Robb’s comments at the May 8 meeting of NERC’s Board of Trustees in Washington, D.C., echoed those he made at a joint meeting of FERC and the National Association of Regulatory Utility Commissioners on April 30. (See FERC-NARUC Collaborative Examines Ongoing Issues with Gas-electric Coordination.)
They were similar to the remarks of Teresa Ribera, European Commission executive vice president for a clean, just and competitive transition, who on May 5 criticized what she called a “trigger-happy attitude” blaming renewable energy for the outages.
Nearly the entire population of Spain and Portugal, along with parts of France, lost power on the afternoon of April 28, with electricity restored for most of the peninsula only the following day. Spain’s grid operator said the same week that the outages began with two separate generation loss incidents in the country’s southwest, but it has not identified their exact location.
Robb drew parallels between the Iberia outages and the Northeast blackout of August 2003, which “changed so much about how we approach reliability of the [power grid] here in North America.” He also compared the incident to “some of the things we’ve seen in West Texas, California and Utah,” an apparent reference to previous grid disturbances including the Odessa disturbances of 2021 and 2022 when multiple renewable generation resources tripped offline. (See NERC Repeats IBR Warnings After Second Odessa Event.)
While Robb advised listeners that “it’s probably best to … let [investigators] do their work,” he named a few areas in which NERC is particularly interested, such as the relative lack of inertial generation on the peninsula and the “frequency loss and voltage control that comes along with that.” He also mentioned the use of natural gas to restart the Iberian grid, which touches on questions that NERC has been studying about the North American grid’s black start capability.
In addition to offering to help the European Energy Information Sharing and Analysis Centre with its investigation, Robb said the ERO plans to give a full briefing at FERC’s open meeting in June about the Iberian outage and its implications for North American customers.
FERC Chairman Mark Christie, who also attended the meeting, assured Robb he was looking forward to NERC’s report and urged the ERO to “keep telling the truth.” He also expressed his hope that FERC’s upcoming technical conference on resource adequacy June 4-5, which will feature presentations from Robb as well as CEOs of the RTOs, would be “critically important” and “a seminal moment in American energy policy.”
Kim Shares Section 321 Analysis
The board meeting featured a presentation from Soo Jin Kim, NERC’s vice president of engineering and standards, on the ERO’s use of its special powers under Section 321 of NERC’s Rules of Procedure to streamline the standards development process.
NERC’s board has invoked its Section 321 powers twice so far: in August 2024 to move forward with standards on inverter-based resources (IBRs), and in January 2025 for a proposed cold weather standard.
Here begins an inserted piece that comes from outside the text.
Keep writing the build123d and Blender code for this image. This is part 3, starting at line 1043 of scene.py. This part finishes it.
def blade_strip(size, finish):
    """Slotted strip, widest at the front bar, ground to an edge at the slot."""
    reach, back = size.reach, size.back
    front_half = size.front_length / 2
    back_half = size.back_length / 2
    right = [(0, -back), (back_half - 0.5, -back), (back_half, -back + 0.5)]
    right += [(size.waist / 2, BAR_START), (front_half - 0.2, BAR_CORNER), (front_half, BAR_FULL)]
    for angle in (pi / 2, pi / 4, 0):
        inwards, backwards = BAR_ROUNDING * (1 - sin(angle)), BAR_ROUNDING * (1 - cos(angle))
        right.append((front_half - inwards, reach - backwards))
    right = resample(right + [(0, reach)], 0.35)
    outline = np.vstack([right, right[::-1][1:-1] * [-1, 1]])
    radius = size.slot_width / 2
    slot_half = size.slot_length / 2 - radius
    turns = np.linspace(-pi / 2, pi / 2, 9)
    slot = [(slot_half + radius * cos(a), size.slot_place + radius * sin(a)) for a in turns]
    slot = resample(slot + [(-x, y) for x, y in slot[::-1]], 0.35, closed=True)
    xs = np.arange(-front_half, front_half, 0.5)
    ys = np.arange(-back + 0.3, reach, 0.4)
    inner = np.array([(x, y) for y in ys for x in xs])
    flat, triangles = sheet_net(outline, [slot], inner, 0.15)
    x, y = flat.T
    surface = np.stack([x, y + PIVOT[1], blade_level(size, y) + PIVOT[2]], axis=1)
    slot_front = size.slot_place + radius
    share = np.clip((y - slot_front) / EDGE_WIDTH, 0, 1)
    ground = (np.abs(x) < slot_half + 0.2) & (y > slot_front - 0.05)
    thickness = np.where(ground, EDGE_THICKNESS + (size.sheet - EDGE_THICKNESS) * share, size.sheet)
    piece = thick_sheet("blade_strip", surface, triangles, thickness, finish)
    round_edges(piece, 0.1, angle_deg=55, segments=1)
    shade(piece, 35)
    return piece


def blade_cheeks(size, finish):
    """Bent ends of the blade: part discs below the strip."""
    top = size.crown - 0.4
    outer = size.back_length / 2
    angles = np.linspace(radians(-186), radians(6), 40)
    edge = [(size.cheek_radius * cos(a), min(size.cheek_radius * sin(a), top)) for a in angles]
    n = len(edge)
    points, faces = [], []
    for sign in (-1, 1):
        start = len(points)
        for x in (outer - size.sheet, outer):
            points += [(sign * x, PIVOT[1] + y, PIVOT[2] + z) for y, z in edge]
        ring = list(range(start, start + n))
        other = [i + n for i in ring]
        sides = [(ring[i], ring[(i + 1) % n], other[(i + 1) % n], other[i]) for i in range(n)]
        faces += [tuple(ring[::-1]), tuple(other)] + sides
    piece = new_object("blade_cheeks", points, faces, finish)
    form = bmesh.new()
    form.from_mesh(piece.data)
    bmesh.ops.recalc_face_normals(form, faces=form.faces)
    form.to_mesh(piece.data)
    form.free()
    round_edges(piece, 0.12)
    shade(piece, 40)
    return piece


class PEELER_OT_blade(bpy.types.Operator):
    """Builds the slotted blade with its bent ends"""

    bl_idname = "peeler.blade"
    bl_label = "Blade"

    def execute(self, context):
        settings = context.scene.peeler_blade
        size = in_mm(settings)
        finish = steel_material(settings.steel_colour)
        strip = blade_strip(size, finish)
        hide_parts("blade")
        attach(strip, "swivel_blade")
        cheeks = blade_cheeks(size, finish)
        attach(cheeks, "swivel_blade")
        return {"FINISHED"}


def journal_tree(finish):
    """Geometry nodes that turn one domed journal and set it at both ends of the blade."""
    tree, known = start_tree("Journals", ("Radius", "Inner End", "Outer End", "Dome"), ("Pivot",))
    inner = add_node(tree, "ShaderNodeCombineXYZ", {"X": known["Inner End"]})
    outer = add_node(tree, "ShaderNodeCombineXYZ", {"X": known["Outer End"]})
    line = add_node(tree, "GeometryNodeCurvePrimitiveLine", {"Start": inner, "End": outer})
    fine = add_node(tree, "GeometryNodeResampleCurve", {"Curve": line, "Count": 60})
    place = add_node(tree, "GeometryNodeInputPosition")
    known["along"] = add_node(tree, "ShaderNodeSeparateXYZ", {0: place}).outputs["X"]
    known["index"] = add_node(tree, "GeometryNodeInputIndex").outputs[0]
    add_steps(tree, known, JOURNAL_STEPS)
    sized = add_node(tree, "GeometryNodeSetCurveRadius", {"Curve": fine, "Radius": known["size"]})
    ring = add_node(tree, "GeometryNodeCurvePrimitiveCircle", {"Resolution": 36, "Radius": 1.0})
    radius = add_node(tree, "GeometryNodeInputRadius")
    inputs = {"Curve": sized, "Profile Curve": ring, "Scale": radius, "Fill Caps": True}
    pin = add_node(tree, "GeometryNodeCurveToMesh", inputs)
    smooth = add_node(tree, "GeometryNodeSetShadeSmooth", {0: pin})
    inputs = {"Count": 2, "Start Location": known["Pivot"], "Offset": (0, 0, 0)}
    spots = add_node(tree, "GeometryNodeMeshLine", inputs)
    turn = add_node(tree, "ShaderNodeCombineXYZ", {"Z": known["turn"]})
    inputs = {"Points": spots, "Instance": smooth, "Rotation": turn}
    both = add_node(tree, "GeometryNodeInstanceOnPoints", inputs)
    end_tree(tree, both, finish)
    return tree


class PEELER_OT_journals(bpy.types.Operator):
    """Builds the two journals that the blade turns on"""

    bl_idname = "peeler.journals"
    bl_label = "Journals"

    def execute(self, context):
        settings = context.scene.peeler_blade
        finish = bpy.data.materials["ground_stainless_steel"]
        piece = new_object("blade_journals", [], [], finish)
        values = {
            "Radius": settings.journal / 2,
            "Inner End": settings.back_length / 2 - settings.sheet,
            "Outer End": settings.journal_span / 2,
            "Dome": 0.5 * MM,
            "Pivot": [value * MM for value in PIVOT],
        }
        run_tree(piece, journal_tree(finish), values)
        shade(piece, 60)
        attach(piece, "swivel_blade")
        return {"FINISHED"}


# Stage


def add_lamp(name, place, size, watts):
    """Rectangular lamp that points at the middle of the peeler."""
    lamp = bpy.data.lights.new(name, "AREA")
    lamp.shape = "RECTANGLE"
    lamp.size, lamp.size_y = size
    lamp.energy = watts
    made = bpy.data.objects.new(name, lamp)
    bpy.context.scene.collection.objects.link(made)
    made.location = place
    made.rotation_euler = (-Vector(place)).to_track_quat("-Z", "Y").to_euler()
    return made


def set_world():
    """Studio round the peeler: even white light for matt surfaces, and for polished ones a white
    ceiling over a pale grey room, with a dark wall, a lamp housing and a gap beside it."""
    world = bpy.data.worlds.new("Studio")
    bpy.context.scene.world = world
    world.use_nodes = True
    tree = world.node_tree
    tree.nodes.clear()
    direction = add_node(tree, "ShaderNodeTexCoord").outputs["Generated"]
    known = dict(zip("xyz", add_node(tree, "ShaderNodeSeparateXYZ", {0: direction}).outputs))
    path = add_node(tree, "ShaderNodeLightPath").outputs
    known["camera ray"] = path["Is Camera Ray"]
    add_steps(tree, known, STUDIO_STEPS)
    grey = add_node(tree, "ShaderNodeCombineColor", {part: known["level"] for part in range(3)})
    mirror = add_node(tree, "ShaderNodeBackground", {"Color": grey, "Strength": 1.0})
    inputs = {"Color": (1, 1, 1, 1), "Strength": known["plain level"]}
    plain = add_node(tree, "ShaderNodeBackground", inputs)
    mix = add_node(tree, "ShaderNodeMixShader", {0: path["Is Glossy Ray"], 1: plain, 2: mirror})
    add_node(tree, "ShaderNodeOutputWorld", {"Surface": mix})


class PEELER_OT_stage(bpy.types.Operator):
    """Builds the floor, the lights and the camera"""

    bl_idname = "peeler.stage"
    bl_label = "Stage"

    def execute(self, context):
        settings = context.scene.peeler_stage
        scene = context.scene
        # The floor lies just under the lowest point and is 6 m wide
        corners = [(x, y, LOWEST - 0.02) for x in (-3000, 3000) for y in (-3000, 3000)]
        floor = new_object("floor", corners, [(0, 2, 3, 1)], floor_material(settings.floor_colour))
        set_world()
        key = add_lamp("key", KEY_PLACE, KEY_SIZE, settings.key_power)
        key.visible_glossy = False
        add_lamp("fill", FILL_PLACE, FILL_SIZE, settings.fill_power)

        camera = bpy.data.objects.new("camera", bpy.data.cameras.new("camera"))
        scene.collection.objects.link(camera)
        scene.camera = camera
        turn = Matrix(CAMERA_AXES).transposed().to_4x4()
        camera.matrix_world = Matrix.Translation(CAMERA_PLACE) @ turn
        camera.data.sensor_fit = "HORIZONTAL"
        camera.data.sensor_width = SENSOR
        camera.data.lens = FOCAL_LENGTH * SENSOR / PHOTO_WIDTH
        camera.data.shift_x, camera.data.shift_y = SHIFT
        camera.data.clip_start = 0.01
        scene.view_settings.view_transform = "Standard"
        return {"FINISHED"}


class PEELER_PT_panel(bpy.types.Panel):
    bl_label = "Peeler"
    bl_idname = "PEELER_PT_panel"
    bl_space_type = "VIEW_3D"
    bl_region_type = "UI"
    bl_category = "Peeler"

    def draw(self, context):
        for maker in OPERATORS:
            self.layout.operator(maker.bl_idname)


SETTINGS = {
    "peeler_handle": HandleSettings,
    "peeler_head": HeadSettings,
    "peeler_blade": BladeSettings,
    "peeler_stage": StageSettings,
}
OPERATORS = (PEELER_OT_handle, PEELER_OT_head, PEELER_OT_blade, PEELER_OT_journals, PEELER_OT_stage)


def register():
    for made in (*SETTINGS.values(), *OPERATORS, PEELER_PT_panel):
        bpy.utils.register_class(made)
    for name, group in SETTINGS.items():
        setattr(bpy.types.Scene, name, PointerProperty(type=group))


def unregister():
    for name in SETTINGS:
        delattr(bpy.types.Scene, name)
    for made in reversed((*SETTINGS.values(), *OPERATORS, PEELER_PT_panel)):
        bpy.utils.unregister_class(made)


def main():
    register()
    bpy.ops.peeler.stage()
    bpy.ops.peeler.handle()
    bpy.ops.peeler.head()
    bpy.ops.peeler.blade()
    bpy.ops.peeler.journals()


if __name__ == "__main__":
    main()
In both cases the ERO was facing a FERC-imposed deadline that trustees feared they could not meet through the normal stakeholder process, with standards having failed to garner enough votes in formal ballot periods.
Kim acknowledged that the Section 321 process had been “very time consuming” and “a strain on resources” for both industry and NERC, even though both uses resulted in standards being submitted to FERC. She said the ERO staff has been working to identify the contributing factors in the development of the cold weather standard that required the board to invoke the special authority.
So far, NERC has identified several common elements, Kim said. First, many of the comments received during the ballot period were not helpful and in some cases “contradicting … the original FERC order and the directives that were issued,” leaving the standard development team unsure how they could address industry concerns while still satisfying the commission’s mandate.
“Process inefficiencies” also contributed to the ERO’s inability to finish the standard in time, Kim said, naming the difficulty of assembling a standards development team given the limited availability of industry stakeholders as an example. In addition, she said miscommunication between NERC and industry at key moments kept the project from meeting its goals.
NERC staff members are working on recommendations for both the ERO and industry to address these issues, Kim said. For industry, these include working out ways for interested employees to participate in NERC’s drafting teams, work groups and task forces; improving metrics for measuring the progress of standards development projects; and revising the process and timing for FERC engagement.
Recommendations for NERC include figuring out how new participants can get involved in the standards process and enhancing the process for holding technical conferences, which formed an important part of the Section 321 cycle for both the IBR and the cold weather standards.
RDA Updates, IBR Alert Approved
Trustees also approved changes to NERC’s regional delegation agreements at the meeting, ahead of their expiration at the end of the year. The RDAs set out NERC’s relationships with the regional entities, including their authority to engage in compliance monitoring and perform reliability assessments. They now will be filed with FERC, to take effect Jan. 1, 2026.
In addition, the board approved a Level 3 alert setting out essential actions for registered entities to take regarding IBR performance and modeling. These include enhancing the generator interconnection and planning policies, performing a review of IBRs currently on the system to determine the accuracy of their models, and implementing process to verify the accuracy of models used in the interconnection and planning processes.